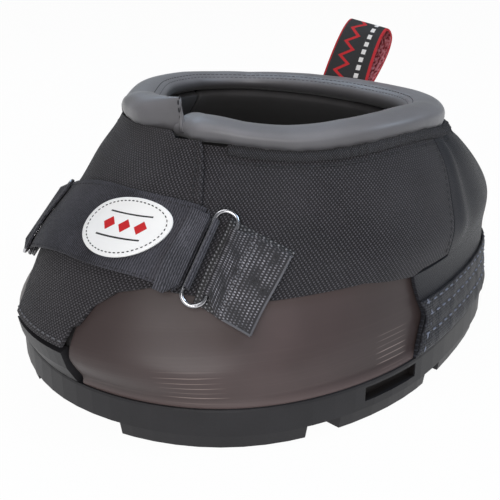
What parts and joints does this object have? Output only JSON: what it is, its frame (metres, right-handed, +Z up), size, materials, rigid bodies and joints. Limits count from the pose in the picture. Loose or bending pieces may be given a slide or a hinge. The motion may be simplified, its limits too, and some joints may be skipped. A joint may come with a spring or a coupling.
{
  "type": "horse hoof boot",
  "caption": "Hoof boot with a lugged rubber sole, hard side walls, nylon upper, padded collar, front flap closed by a strap through wire rings, and a heel pull loop.",
  "frame": {"origin": "on the floor plane, on the tread rib at the middle of the sole, under the centre of the hoof", "axes": "+Z up, -Y towards the toe, +X towards the side of the strap's free end"},
  "size_m": [0.174, 0.2137, 0.1197],
  "materials": {
    "rubber_black": "moulded, satin",
    "board_grey": "pressed fibre board, matt",
    "foam_black": "closed cell foam, matt",
    "hard_wall_brown": "moulded, smooth satin",
    "nylon_black": "woven ballistic nylon, matt",
    "heel_patch_black": "coated cloth, matt",
    "lining_grey": "padded knit lining, matt",
    "collar_grey": "smooth neoprene, matt",
    "strap_black": "ribbed webbing, matt",
    "hook_pad_black": "hook tape, matt",
    "label_white": "soft plastic, satin",
    "keeper_mesh": "mesh webbing, shiny threads",
    "steel_dark": "bright wire",
    "loop_black": "webbing, matt",
    "loop_tail_black": "webbing, matt"
  },
  "bodies": {
    "boot": {"outsole": "rubber_black", "insole_board": "board_grey", "footbed_pad": "foam_black", "side_wall_right": "hard_wall_brown", "side_wall_left": "hard_wall_brown", "toe_panel": "nylon_black", "quarter_right": "nylon_black", "quarter_left": "nylon_black", "heel_panel": "nylon_black", "heel_guard": "heel_patch_black", "lining_toe": "lining_grey", "lining_right": "lining_grey", "lining_left": "lining_grey", "lining_heel": "lining_grey", "collar_roll": "collar_grey", "ring_keeper_right": "keeper_mesh", "ring_keeper_left": "keeper_mesh", "keeper_base_right": "keeper_mesh", "keeper_base_left": "keeper_mesh", "loop_tail": "loop_tail_black"},
    "front_flap": {"front_flap": "nylon_black", "front_collar_end": "collar_grey", "strap_band": "strap_black", "strap_fold_left": "strap_black", "strap_fold_right": "strap_black", "oval_label": "label_white"},
    "strap_tab": {"strap_tab": "strap_black", "hook_pad": "hook_pad_black"},
    "inner_flap": {"inner_flap": "nylon_black"},
    "ring_right": {"ring_right": "steel_dark"},
    "ring_left": {"ring_left": "steel_dark"},
    "pull_loop": {"pull_loop": "loop_black"}
  },
  "joints": [
    {"name": "front_flap_open", "type": "hinge", "parent": "boot", "child": "front_flap", "pos_m": [-0.03988, -0.07169, 0.05734], "axis": [-0.1248, -0.654, -0.7461], "range_deg": [0, 75], "deforming": ["strap_fold_right"]},
    {"name": "inner_flap_open", "type": "hinge", "parent": "boot", "child": "inner_flap", "pos_m": [0.03021, -0.05624, 0.07451], "axis": [-0.1341, 0.6497, 0.7482], "range_deg": [0, 33.75]},
    {"name": "strap_tab_peel", "type": "hinge", "parent": "front_flap", "child": "strap_tab", "pos_m": [0.03923, -0.06831, 0.06489], "axis": [-0.1119, 0.6888, 0.7163], "range_deg": [0, 120]},
    {"name": "ring_right_lift", "type": "hinge", "parent": "boot", "child": "ring_right", "pos_m": [0.04553, -0.06288, 0.06065], "axis": [-0.1119, 0.6888, 0.7163], "range_deg": [0, 4]},
    {"name": "ring_left_lift", "type": "hinge", "parent": "boot", "child": "ring_left", "pos_m": [-0.04658, -0.0679, 0.05514], "axis": [-0.1248, -0.654, -0.7461], "range_deg": [0, 4]},
    {"name": "pull_loop_swing", "type": "hinge", "parent": "boot", "child": "pull_loop", "pos_m": [-0.00865, 0.07453, 0.08962], "axis": [-0.9963, -0.0857, 0], "range_deg": [-22, 38]}
  ],
  "couplings": [
    {"joint": "inner_flap_open", "follows": "front_flap_open", "ratio": 0.45}
  ]
}
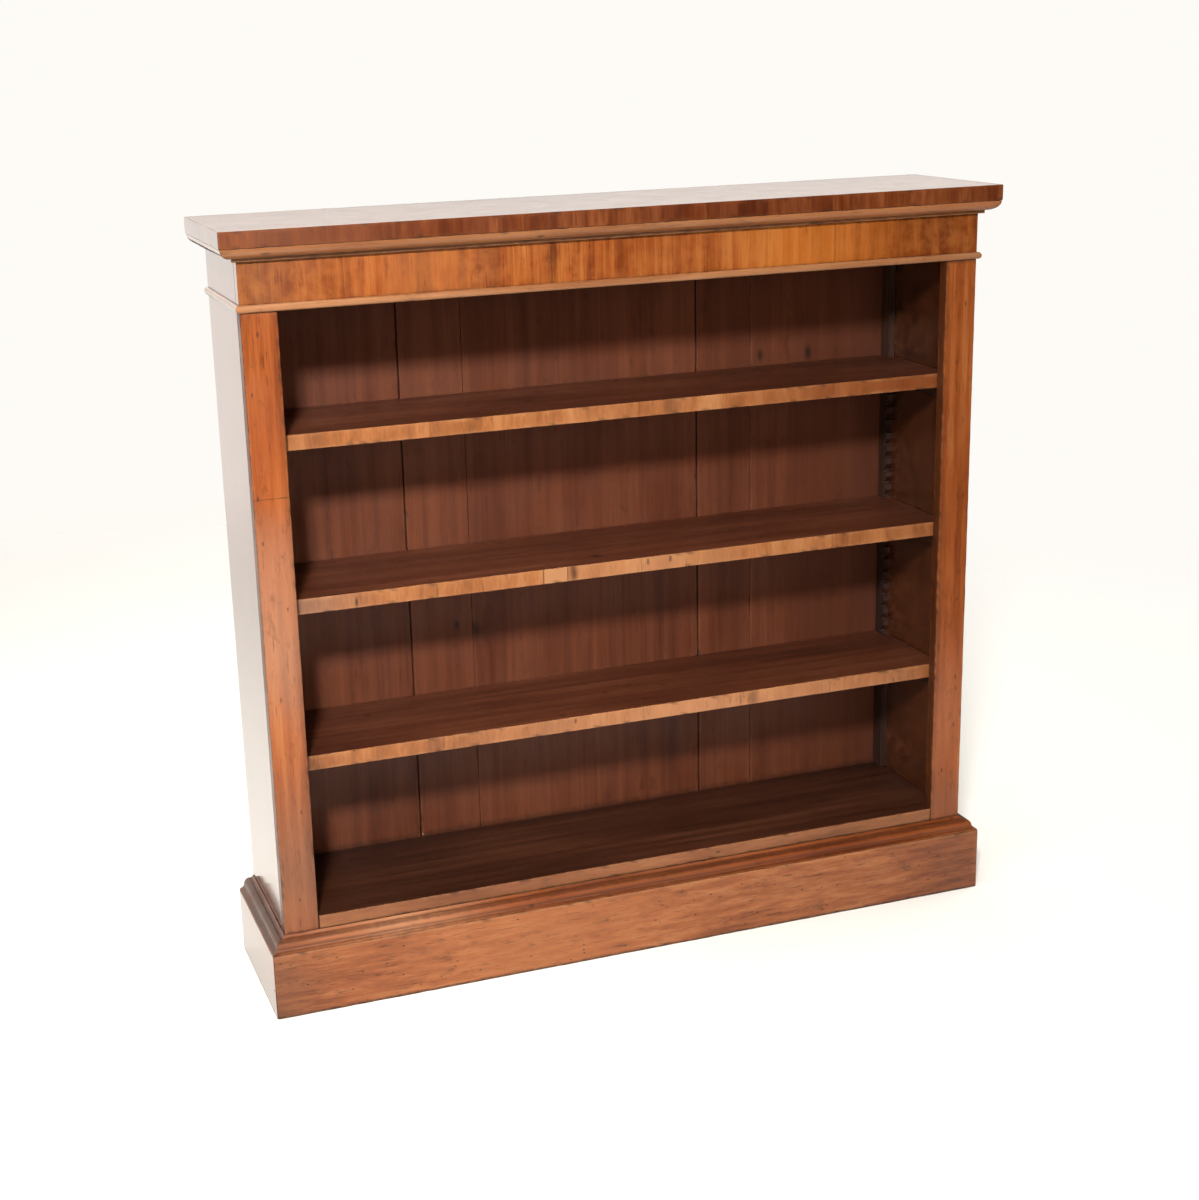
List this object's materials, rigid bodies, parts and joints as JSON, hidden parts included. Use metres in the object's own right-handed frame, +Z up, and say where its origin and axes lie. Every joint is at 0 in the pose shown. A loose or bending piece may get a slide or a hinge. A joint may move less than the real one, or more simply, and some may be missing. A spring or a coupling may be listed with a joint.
{
  "type": "bookcase with adjustable shelves",
  "caption": "Low open bookcase in polished wood with a moulded cornice and plinth and shelves that move up and down on notched corner strips.",
  "frame": {"origin": "on the floor under the middle of the whole bookcase", "axes": "+Z up, -Y out of the open front, +X to the right as seen from the front"},
  "size_m": [1.22, 0.273, 1.182],
  "materials": {
    "polished_wood": "french polish, satin to gloss",
    "crossbanded_veneer": "french polish over cross-grain veneer",
    "moulding_wood": "french polish",
    "shelf_wood": "dark satin polish",
    "back_wood": "stained, dull satin",
    "strip_wood": "stained, dull",
    "plain_softwood": "bare and aged",
    "iron": "dull, slightly rusty"
  },
  "bodies": {
    "carcase": {"back_board_1": "back_wood", "back_board_2": "back_wood", "back_board_3": "back_wood", "back_board_4": "back_wood", "back_board_5": "back_wood", "bead_front": "moulding_wood", "bead_left": "moulding_wood", "bead_right": "moulding_wood", "bottom_bearer_left": "plain_softwood", "bottom_bearer_right": "plain_softwood", "bottom_board": "shelf_wood", "bottom_edge_veneer": "crossbanded_veneer", "bottom_front_rail": "plain_softwood", "carcase_top": "plain_softwood", "cornice_moulding_front": "moulding_wood", "cornice_moulding_left": "moulding_wood", "cornice_moulding_right": "moulding_wood", "frieze_rail": "plain_softwood", "frieze_veneer": "crossbanded_veneer", "glue_block_front_centre": "plain_softwood", "glue_block_front_left": "plain_softwood", "glue_block_front_right": "plain_softwood", "notched_strip_front_left": "strip_wood", "notched_strip_front_right": "strip_wood", "notched_strip_rear_left": "strip_wood", "notched_strip_rear_right": "strip_wood", "plinth_back_rail": "plain_softwood", "plinth_front": "polished_wood", "plinth_left": "polished_wood", "plinth_moulding_front": "moulding_wood", "plinth_moulding_left": "moulding_wood", "plinth_moulding_right": "moulding_wood", "plinth_right": "polished_wood", "side_panel_left": "polished_wood", "side_panel_right": "polished_wood", "stile_left": "polished_wood", "stile_right": "polished_wood", "top_board": "polished_wood", "top_edge_front": "crossbanded_veneer", "top_edge_left": "crossbanded_veneer", "top_edge_right": "crossbanded_veneer", "top_screw_1": "iron", "top_screw_2": "iron", "top_screw_3": "iron", "top_screw_4": "iron"},
    "bottom_shelf": {"shelf_board_bottom": "shelf_wood", "shelf_edge_bottom": "crossbanded_veneer"},
    "middle_shelf": {"shelf_board_middle": "shelf_wood", "shelf_edge_middle": "crossbanded_veneer"},
    "top_shelf": {"shelf_board_top": "shelf_wood", "shelf_edge_top": "crossbanded_veneer"},
    "bottom_shelf_rests": {"shelf_rest_bottom_left": "strip_wood", "shelf_rest_bottom_right": "strip_wood"},
    "middle_shelf_rests": {"shelf_rest_middle_left": "strip_wood", "shelf_rest_middle_right": "strip_wood"},
    "top_shelf_rests": {"shelf_rest_top_left": "strip_wood", "shelf_rest_top_right": "strip_wood"}
  },
  "joints": [
    {"name": "top_shelf_height", "type": "slide", "parent": "carcase", "child": "top_shelf_rests", "axis": [0, 0, 1], "range_m": [-0.1335, 0]},
    {"name": "top_shelf_lift", "type": "slide", "parent": "top_shelf_rests", "child": "top_shelf", "axis": [0, 0, 1], "range_m": [0, 0.015]},
    {"name": "middle_shelf_height", "type": "slide", "parent": "carcase", "child": "middle_shelf_rests", "axis": [0, 0, 1], "range_m": [-0.06675, 0.06675]},
    {"name": "middle_shelf_lift", "type": "slide", "parent": "middle_shelf_rests", "child": "middle_shelf", "axis": [0, 0, 1], "range_m": [0, 0.015]},
    {"name": "bottom_shelf_height", "type": "slide", "parent": "carcase", "child": "bottom_shelf_rests", "axis": [0, 0, 1], "range_m": [0, 0.1335]},
    {"name": "bottom_shelf_lift", "type": "slide", "parent": "bottom_shelf_rests", "child": "bottom_shelf", "axis": [0, 0, 1], "range_m": [0, 0.015]}
  ]
}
· · · · · · ·
Work to be completed:
Pull out every line of the records above that contains the word "from".

Task answer:
What parts and joints does this object have? Output only JSON: what it is, its frame (metres, right-handed, +Z up), size, materials, rigid bodies and joints. Limits count from the pose in the picture. Loose or bending pieces may be given a slide or a hinge. The motion may be simplified, its limits too, and some joints may be skipped. A joint may come with a spring or a coupling.
  "frame": {"origin": "on the floor under the middle of the whole bookcase", "axes": "+Z up, -Y out of the open front, +X to the right as seen from the front"},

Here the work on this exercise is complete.